Tilson and Tongue demonstrate that although subprime loans were the brunt of much populist anger after the housing bubble burst, they only accounted for 20% of all mortgages issued at the peak of the bubble, and it is the other 80% of mortgages we really have to worry about now. The height of the real estate frenzy was in 2006 and since subprime loans reset after 2 years, they were the catalyst for the collapse in 2008. However, the equally toxic Alt-A and option ARMs reset after five years so in 2010, we will begin to feel the effects of another round of defaulting mortgages and these defaults will continue until 2012. In essence, we are in the eye of the hurricane right now, the calm before the storm.
More Mortgage Meltdown was published in May of 2009, three months after the market lows reached in March and although the authors didn't predict the current surge in security prices, they do acknowledge that stock prices are cheap at the time of publication: "Based on data from Yale economist Robert Shiller, U.S. stocks on March 3, 2009, were trading at a cyclical price-earnings (P/E) ratio of 12.3, their lowest level since 1986 and well below their historical average dating back to 1870, of 16.3. (The cyclical P/E compares stock prices to average earnings over the past ten years in an attempt to smooth out booms and busts.)". Well, that was in May and now it's December and Barron's reports that the P/E for the S&P 500 is 85 after a 9 month run up. We are in nose bleed territory where valuations are concerned and this market is ready to roll over like Beethoven. In fact, at the time of printing Tilson and Tongue argue that "the cyclical P/E ratio, while below its historical average, is well above previous bear market lows of 6 - meaning stocks could almost get cut in half again.".
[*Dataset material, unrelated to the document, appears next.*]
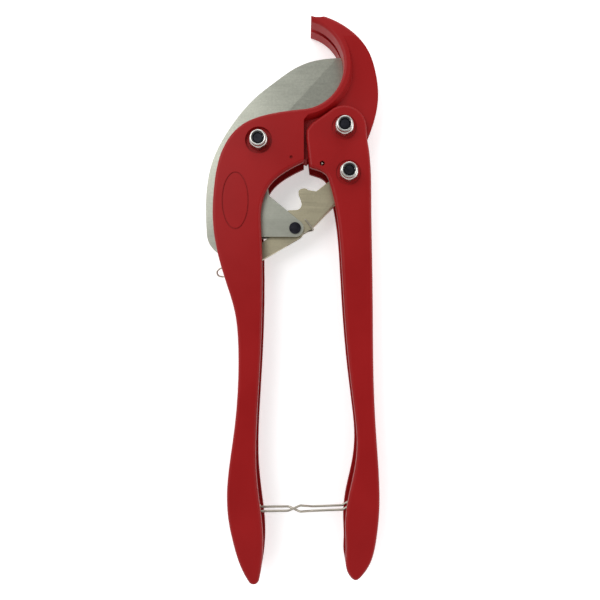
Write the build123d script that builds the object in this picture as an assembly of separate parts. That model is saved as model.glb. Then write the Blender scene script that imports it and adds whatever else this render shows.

I have been reading Whitney Tilson's column he writes with John Heins in Kiplinger's for a couple of years now and have always enjoyed his long-term value investing perspective in a market where traders live in the moment. I also enjoyed it in this book, but all in all, I was disappointed in More Mortgage Meltdown. Granted, the first half of the book was brimming with valuable statistics and insights on the housing crisis, but the second half of the book wasn't up to par. The last 150 pages of the book is filled with case studies on individual stocks to both the long and the short side and I thought that these studies were too technical for the beginning investor. For the experienced investor, the case studies were not that interesting and tended to get tedious which bogged down a potentially good book.